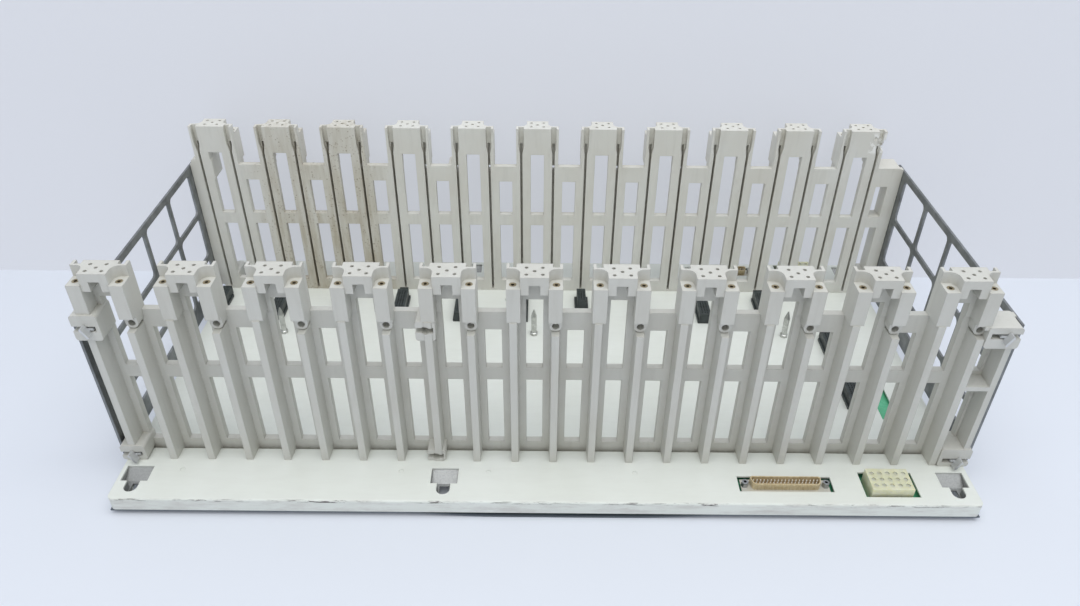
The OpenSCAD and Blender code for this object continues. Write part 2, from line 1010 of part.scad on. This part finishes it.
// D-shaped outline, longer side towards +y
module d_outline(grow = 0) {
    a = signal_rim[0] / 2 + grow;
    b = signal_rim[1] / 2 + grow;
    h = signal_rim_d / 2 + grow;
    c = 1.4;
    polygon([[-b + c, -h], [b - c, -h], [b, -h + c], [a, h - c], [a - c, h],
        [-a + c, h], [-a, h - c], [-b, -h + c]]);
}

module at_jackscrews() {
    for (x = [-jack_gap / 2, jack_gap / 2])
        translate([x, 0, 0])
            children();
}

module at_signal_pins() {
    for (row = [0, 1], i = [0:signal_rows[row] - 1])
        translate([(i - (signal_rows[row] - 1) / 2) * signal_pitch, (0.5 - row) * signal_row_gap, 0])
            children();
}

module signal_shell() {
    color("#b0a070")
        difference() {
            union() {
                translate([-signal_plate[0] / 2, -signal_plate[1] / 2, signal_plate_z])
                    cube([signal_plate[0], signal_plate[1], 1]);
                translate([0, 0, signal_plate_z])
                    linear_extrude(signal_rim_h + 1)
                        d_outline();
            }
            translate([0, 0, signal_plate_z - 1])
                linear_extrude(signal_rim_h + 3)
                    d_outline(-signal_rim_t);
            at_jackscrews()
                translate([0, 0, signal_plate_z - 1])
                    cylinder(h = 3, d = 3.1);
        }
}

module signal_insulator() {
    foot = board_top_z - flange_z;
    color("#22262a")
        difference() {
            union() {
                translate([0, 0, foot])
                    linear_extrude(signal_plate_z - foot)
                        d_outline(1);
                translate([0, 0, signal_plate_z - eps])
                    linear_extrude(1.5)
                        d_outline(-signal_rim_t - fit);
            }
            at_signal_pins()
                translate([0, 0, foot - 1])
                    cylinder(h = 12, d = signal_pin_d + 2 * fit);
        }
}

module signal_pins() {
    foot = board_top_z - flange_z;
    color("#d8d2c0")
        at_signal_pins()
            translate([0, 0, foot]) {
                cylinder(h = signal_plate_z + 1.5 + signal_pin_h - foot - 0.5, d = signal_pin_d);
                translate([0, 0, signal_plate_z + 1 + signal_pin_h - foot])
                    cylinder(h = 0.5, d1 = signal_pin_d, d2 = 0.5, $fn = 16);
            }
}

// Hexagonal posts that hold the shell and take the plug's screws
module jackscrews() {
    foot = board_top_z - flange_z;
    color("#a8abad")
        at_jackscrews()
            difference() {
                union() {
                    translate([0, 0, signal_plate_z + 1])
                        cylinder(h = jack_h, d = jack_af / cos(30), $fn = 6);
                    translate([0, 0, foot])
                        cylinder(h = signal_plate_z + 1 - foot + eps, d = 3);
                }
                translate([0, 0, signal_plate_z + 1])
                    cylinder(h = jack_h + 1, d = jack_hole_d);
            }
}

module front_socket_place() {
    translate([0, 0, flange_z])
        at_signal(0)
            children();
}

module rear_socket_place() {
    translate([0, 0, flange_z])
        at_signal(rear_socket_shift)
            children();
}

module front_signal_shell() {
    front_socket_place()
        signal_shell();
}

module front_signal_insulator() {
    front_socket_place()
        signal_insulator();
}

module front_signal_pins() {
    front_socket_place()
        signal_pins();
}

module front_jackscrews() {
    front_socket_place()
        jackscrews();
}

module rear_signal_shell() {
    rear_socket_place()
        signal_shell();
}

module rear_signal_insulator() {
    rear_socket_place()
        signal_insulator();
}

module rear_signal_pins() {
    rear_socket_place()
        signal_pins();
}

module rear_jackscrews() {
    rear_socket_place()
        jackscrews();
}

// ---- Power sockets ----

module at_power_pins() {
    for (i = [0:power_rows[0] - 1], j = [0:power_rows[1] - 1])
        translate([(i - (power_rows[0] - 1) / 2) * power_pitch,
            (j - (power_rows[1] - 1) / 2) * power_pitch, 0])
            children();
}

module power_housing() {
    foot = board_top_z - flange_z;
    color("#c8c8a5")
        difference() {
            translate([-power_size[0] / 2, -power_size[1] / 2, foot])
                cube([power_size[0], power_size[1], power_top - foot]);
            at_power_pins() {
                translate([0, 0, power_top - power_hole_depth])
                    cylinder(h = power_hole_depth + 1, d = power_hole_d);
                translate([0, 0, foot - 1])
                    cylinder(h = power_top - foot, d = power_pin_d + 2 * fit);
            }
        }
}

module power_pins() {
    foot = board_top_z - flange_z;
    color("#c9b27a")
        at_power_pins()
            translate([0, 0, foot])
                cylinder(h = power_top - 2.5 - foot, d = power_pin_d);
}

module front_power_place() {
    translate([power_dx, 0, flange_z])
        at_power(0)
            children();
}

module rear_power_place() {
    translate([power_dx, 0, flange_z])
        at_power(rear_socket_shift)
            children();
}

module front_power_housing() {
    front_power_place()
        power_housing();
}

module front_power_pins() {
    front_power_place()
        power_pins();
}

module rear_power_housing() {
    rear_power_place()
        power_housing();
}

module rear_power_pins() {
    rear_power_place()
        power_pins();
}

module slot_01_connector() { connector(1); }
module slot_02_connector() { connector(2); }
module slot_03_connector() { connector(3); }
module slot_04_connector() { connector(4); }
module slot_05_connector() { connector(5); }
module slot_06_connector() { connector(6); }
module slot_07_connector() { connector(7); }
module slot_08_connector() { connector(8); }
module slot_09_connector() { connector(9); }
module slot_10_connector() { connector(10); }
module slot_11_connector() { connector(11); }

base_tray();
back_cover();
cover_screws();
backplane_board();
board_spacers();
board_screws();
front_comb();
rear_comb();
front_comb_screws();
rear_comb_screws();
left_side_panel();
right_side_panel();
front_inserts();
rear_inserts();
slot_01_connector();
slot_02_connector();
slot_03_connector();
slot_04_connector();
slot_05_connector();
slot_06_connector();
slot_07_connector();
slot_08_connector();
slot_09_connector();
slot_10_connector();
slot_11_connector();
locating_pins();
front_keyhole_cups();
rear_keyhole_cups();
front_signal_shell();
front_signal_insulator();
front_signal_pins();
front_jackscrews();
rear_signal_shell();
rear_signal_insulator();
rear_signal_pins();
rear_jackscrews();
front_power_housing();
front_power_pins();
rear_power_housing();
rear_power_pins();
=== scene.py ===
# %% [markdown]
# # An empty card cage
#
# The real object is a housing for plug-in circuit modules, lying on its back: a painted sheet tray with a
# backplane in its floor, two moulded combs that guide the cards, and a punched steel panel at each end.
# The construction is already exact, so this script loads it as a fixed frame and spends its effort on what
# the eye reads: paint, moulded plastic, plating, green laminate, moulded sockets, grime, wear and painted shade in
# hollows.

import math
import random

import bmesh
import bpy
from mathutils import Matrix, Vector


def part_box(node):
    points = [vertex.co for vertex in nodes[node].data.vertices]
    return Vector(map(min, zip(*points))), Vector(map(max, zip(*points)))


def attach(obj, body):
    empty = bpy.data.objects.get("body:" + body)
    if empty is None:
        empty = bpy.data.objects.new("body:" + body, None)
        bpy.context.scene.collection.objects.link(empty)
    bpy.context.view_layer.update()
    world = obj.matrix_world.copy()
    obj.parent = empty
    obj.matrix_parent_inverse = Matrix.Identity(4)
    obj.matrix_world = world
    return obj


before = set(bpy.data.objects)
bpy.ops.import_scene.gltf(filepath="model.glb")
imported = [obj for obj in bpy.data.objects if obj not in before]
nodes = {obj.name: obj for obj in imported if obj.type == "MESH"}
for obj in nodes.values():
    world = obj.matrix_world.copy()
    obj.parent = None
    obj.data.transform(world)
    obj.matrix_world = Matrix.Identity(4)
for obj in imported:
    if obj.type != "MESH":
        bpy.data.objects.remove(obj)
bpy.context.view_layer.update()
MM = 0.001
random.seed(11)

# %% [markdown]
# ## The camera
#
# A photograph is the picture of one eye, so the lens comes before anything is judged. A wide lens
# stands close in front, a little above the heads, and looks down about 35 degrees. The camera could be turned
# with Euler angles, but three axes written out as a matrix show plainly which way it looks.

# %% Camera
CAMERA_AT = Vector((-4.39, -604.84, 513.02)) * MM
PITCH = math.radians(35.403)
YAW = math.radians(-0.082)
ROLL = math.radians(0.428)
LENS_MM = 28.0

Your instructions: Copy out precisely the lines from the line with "base_tray();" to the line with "if empty is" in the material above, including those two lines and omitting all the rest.

Solved problem:
base_tray();
back_cover();
cover_screws();
backplane_board();
board_spacers();
board_screws();
front_comb();
rear_comb();
front_comb_screws();
rear_comb_screws();
left_side_panel();
right_side_panel();
front_inserts();
rear_inserts();
slot_01_connector();
slot_02_connector();
slot_03_connector();
slot_04_connector();
slot_05_connector();
slot_06_connector();
slot_07_connector();
slot_08_connector();
slot_09_connector();
slot_10_connector();
slot_11_connector();
locating_pins();
front_keyhole_cups();
rear_keyhole_cups();
front_signal_shell();
front_signal_insulator();
front_signal_pins();
front_jackscrews();
rear_signal_shell();
rear_signal_insulator();
rear_signal_pins();
rear_jackscrews();
front_power_housing();
front_power_pins();
rear_power_housing();
rear_power_pins();
=== scene.py ===
# %% [markdown]
# # An empty card cage
#
# The real object is a housing for plug-in circuit modules, lying on its back: a painted sheet tray with a
# backplane in its floor, two moulded combs that guide the cards, and a punched steel panel at each end.
# The construction is already exact, so this script loads it as a fixed frame and spends its effort on what
# the eye reads: paint, moulded plastic, plating, green laminate, moulded sockets, grime, wear and painted shade in
# hollows.

import math
import random

import bmesh
import bpy
from mathutils import Matrix, Vector


def part_box(node):
    points = [vertex.co for vertex in nodes[node].data.vertices]
    return Vector(map(min, zip(*points))), Vector(map(max, zip(*points)))


def attach(obj, body):
    empty = bpy.data.objects.get("body:" + body)
    if empty is None:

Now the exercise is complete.